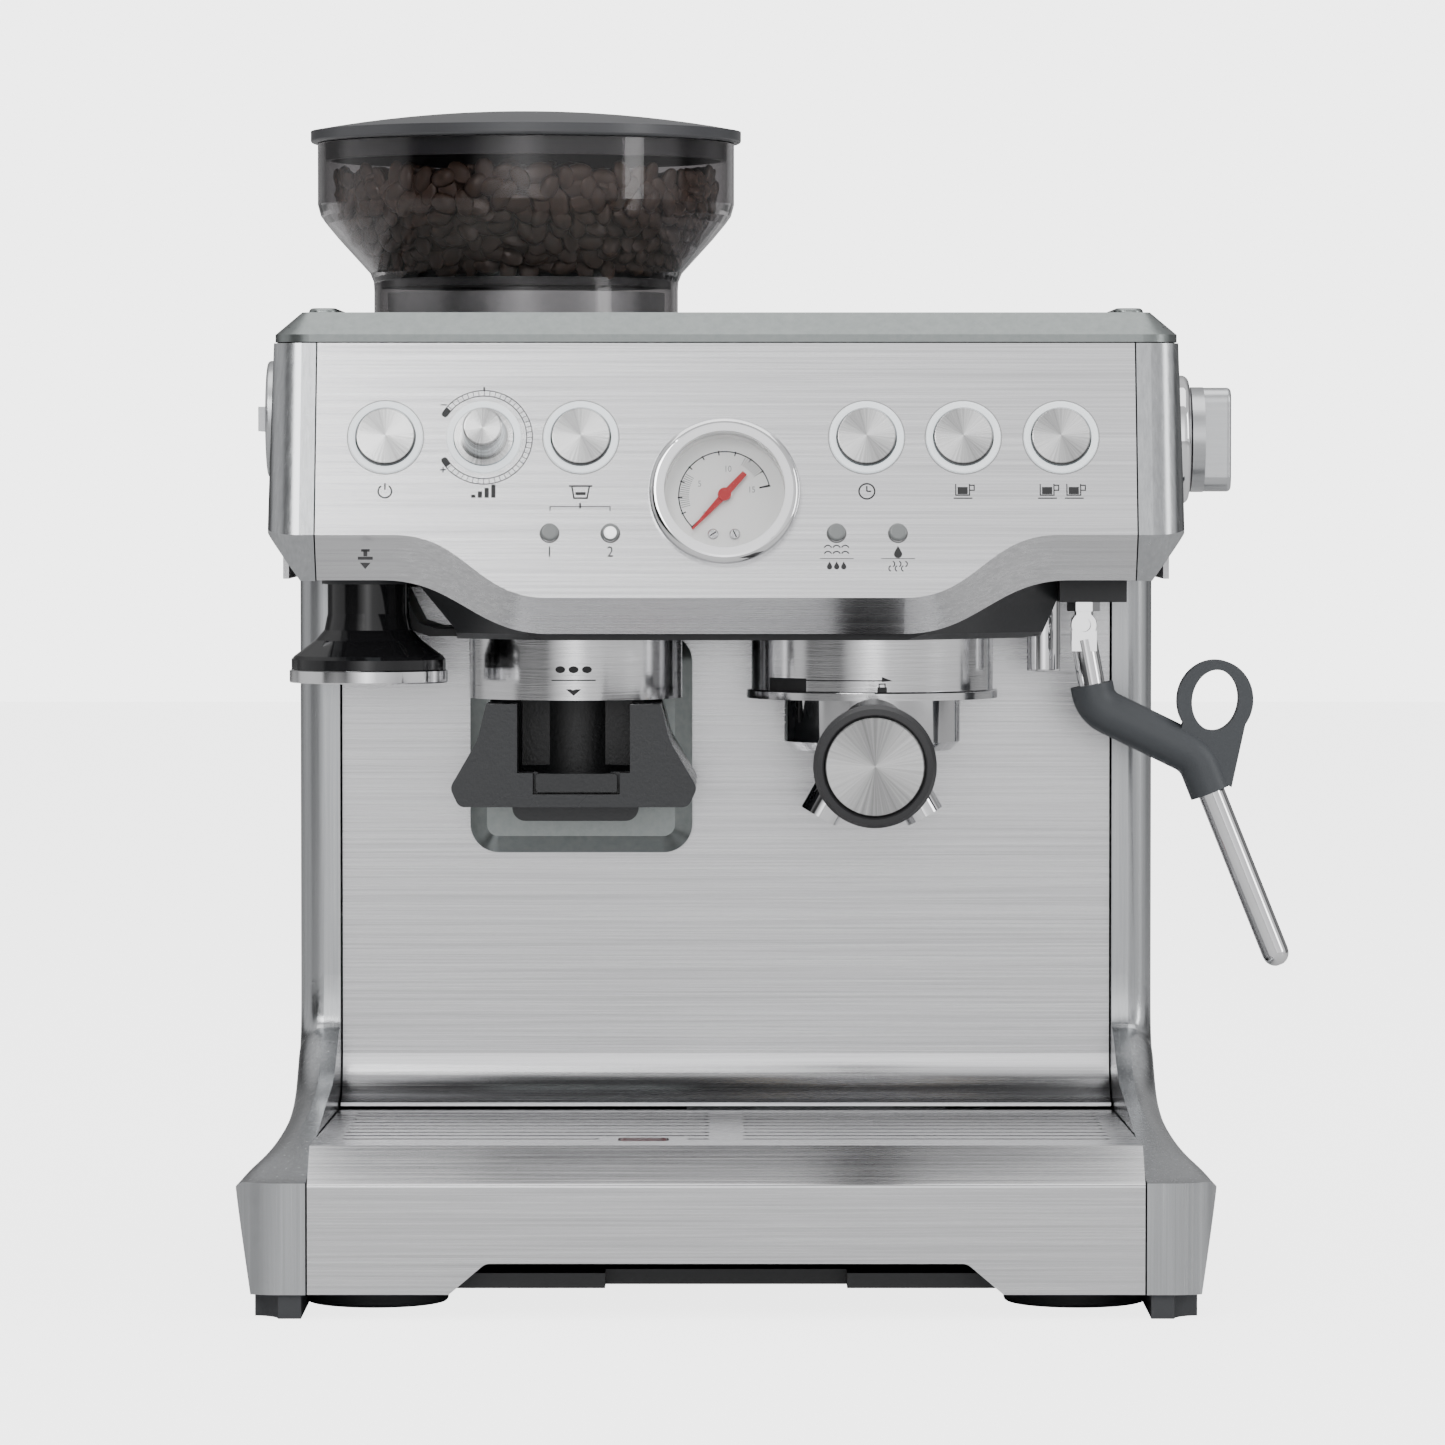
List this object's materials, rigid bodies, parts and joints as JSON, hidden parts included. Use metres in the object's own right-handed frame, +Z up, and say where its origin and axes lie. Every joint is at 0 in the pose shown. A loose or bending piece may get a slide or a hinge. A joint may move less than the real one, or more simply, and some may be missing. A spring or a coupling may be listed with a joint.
{
  "type": "espresso machine",
  "caption": "Countertop espresso machine with built-in conical grinder, bean hopper, lock-in portafilter, pressure gauge, steam wand and drip tray.",
  "frame": {"origin": "on the bench under the middle of the body, in the plane of the rubber feet", "axes": "+X to the user's right, +Y to the back of the machine, +Z up"},
  "size_m": [0.3522, 0.3789, 0.4034],
  "materials": {
    "steel_brushed": "horizontally brushed stainless steel sheet",
    "steel_polished": "polished stainless steel and chrome plate",
    "diecast_silver": "satin brushed die casting",
    "satin_silver": "satin silver top",
    "black_plastic": "matt black moulding",
    "gloss_black": "glossy black moulding",
    "dark_rubber": "dark grey soft rubber",
    "smoky_clear": "smoky clear plastic",
    "lens_clear": "clear lens",
    "tank_clear": "clear grey plastic tank",
    "coffee": "roasted coffee beans",
    "light_ring": "backlit translucent ring",
    "led_lens": "small indicator lens",
    "dial_white": "white dial",
    "needle_red": "red pointer",
    "lid_grey": "dark grey satin lid",
    "board_green": "circuit board",
    "motor_steel": "plain steel parts inside",
    "brass_parts": "brass brew head and valve"
  },
  "bodies": {
    "machine": {"chassis": "black_plastic", "feet": "dark_rubber", "rear_fittings": "black_plastic", "side_castings": "diecast_silver", "splash_panel": "steel_brushed", "front_panel": "steel_brushed", "head_corners": "diecast_silver", "head_sides": "steel_brushed", "head_floor": "black_plastic", "top_cover": "satin_silver", "cup_plate": "steel_brushed", "light_rings": "light_ring", "led_lenses": "led_lens", "circuit_boards": "board_green", "gauge_bezel": "steel_polished", "gauge_dial": "dial_white", "gauge_lens": "lens_clear", "steam_bezel": "steel_polished", "grinder_housing": "diecast_silver", "grinder_motor": "motor_steel", "grinder_collar": "steel_polished", "outlet_bezel": "satin_silver", "grind_cradle": "black_plastic", "group_collar": "steel_polished", "group_head": "brass_parts", "spout_and_nut": "steel_polished", "boiler_and_pump": "motor_steel"},
    "drip_tray": {"tray_front": "steel_brushed", "tray_bin": "black_plastic"},
    "grid": {"drip_grid": "steel_brushed"},
    "float": {"tray_float": "needle_red"},
    "grind_knob": {"grind_amount_knob": "steel_polished"},
    "needle": {"gauge_needle": "needle_red"},
    "steam_dial": {"steam_knob": "diecast_silver"},
    "grind_dial": {"grind_size_dial": "diecast_silver"},
    "hopper": {"hopper_bowl": "smoky_clear", "hopper_shutter": "black_plastic", "coffee_beans": "coffee"},
    "lid": {"hopper_lid": "lid_grey"},
    "burr": {"lower_burr": "motor_steel", "drive_gear": "motor_steel"},
    "rotor": {"motor_pinion": "motor_steel"},
    "switch": {"grind_switch": "gloss_black"},
    "portafilter": {"portafilter_body": "steel_polished", "portafilter_spouts": "steel_polished", "filter_basket": "steel_polished", "portafilter_grip": "black_plastic", "grip_cap": "steel_brushed"},
    "tamper": {"tamper_body": "gloss_black", "tamper_foot": "steel_polished"},
    "swivel": {"wand_ball": "steel_polished"},
    "steam_wand": {"wand_tube": "steel_polished", "wand_grip": "dark_rubber"},
    "tank": {"water_tank": "tank_clear"},
    "tank_cover": {"tank_lid": "satin_silver"},
    "power_button_cap": {"power_button": "steel_brushed"},
    "filter_button_cap": {"filter_button": "steel_brushed"},
    "program_button_cap": {"program_button": "steel_brushed"},
    "one_cup_button_cap": {"one_cup_button": "steel_brushed"},
    "two_cup_button_cap": {"two_cup_button": "steel_brushed"}
  },
  "joints": [
    {"name": "tray_slide", "type": "slide", "parent": "machine", "child": "drip_tray", "axis": [0, -1, 0], "range_m": [0, 0.15]},
    {"name": "grid_lift", "type": "slide", "parent": "drip_tray", "child": "grid", "axis": [0, 0, 1], "range_m": [0, 0.1]},
    {"name": "float_rise", "type": "slide", "parent": "drip_tray", "child": "float", "axis": [0, 0, 1], "range_m": [0, 0.006]},
    {"name": "power_press", "type": "slide", "parent": "machine", "child": "power_button_cap", "axis": [0, 0.9613, -0.2756], "range_m": [0, 0.002], "stiffness_N_per_m": 400, "springref_m": -0.003},
    {"name": "filter_press", "type": "slide", "parent": "machine", "child": "filter_button_cap", "axis": [0, 0.9613, -0.2756], "range_m": [0, 0.002], "stiffness_N_per_m": 400, "springref_m": -0.003},
    {"name": "program_press", "type": "slide", "parent": "machine", "child": "program_button_cap", "axis": [0, 0.9613, -0.2756], "range_m": [0, 0.002], "stiffness_N_per_m": 400, "springref_m": -0.003},
    {"name": "one_cup_press", "type": "slide", "parent": "machine", "child": "one_cup_button_cap", "axis": [0, 0.9613, -0.2756], "range_m": [0, 0.002], "stiffness_N_per_m": 400, "springref_m": -0.003},
    {"name": "two_cup_press", "type": "slide", "parent": "machine", "child": "two_cup_button_cap", "axis": [0, 0.9613, -0.2756], "range_m": [0, 0.002], "stiffness_N_per_m": 400, "springref_m": -0.003},
    {"name": "grind_amount_turn", "type": "hinge", "parent": "machine", "child": "grind_knob", "pos_m": [-0.0804, -0.12189, 0.2892], "axis": [0, 0.9613, -0.2756], "range_deg": [-135, 135]},
    {"name": "needle_turn", "type": "hinge", "parent": "machine", "child": "needle", "pos_m": [-0.0005, -0.12714, 0.2709], "axis": [0, 0.9613, -0.2756], "range_deg": [0, 210], "stiffness_Nm_per_rad": 0.0006, "springref_deg": -14.32},
    {"name": "steam_turn", "type": "hinge", "parent": "machine", "child": "steam_dial", "pos_m": [0.16, -0.04, 0.2887], "axis": [1, 0, 0], "range_deg": [-50, 60]},
    {"name": "grind_size_turn", "type": "hinge", "parent": "machine", "child": "grind_dial", "pos_m": [-0.155, -0.04, 0.2957], "axis": [-1, 0, 0], "range_deg": [-120, 120]},
    {"name": "hopper_lift", "type": "slide", "parent": "machine", "child": "hopper", "axis": [0, 0, 1], "range_m": [0, 0.12]},
    {"name": "lid_lift", "type": "slide", "parent": "hopper", "child": "lid", "axis": [0, 0, 1], "range_m": [0, 0.08]},
    {"name": "burr_spin", "type": "hinge", "parent": "machine", "child": "burr", "pos_m": [-0.07, 0.015, 0.254], "axis": [0, 0, 1], "continuous": true},
    {"name": "motor_spin", "type": "hinge", "parent": "machine", "child": "rotor", "pos_m": [-0.07, 0.05348, 0.254], "axis": [0, 0, 1], "continuous": true},
    {"name": "switch_press", "type": "slide", "parent": "machine", "child": "switch", "axis": [0, 1, 0], "range_m": [0, 0.003], "stiffness_N_per_m": 500, "springref_m": -0.002},
    {"name": "portafilter_turn", "type": "hinge", "parent": "machine", "child": "portafilter", "pos_m": [0.0498, -0.055, 0.205], "axis": [0, 0, -1], "range_deg": [0, 45]},
    {"name": "tamper_pull", "type": "slide", "parent": "machine", "child": "tamper", "axis": [0, 0, -1], "range_m": [0, 0.06]},
    {"name": "wand_swing", "type": "hinge", "parent": "machine", "child": "swivel", "pos_m": [0.121, -0.075, 0.226], "axis": [0, 0, 1], "range_deg": [-100, 20]},
    {"name": "wand_tilt", "type": "hinge", "parent": "swivel", "child": "steam_wand", "pos_m": [0.121, -0.075, 0.226], "axis": [0, 1, 0], "range_deg": [-8, 15]},
    {"name": "tank_lift", "type": "slide", "parent": "machine", "child": "tank", "axis": [0, 0, 1], "range_m": [0, 0.33]},
    {"name": "tank_cover_turn", "type": "hinge", "parent": "tank", "child": "tank_cover", "pos_m": [0, 0.153, 0.321], "axis": [-1, 0, 0], "range_deg": [0, 95]}
  ],
  "couplings": [
    {"joint": "motor_spin", "follows": "burr_spin", "ratio": -3.75}
  ]
}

> AIM OF THE TASK
Pull out and copy each line containing the string "right".

> SOLUTION TO THE PROBLEM
List this object's materials, rigid bodies, parts and joints as JSON, hidden parts included. Use metres in the object's own right-handed frame, +Z up, and say where its origin and axes lie. Every joint is at 0 in the pose shown. A loose or bending piece may get a slide or a hinge. A joint may move less than the real one, or more simply, and some may be missing. A spring or a coupling may be listed with a joint.
  "frame": {"origin": "on the bench under the middle of the body, in the plane of the rubber feet", "axes": "+X to the user's right, +Y to the back of the machine, +Z up"},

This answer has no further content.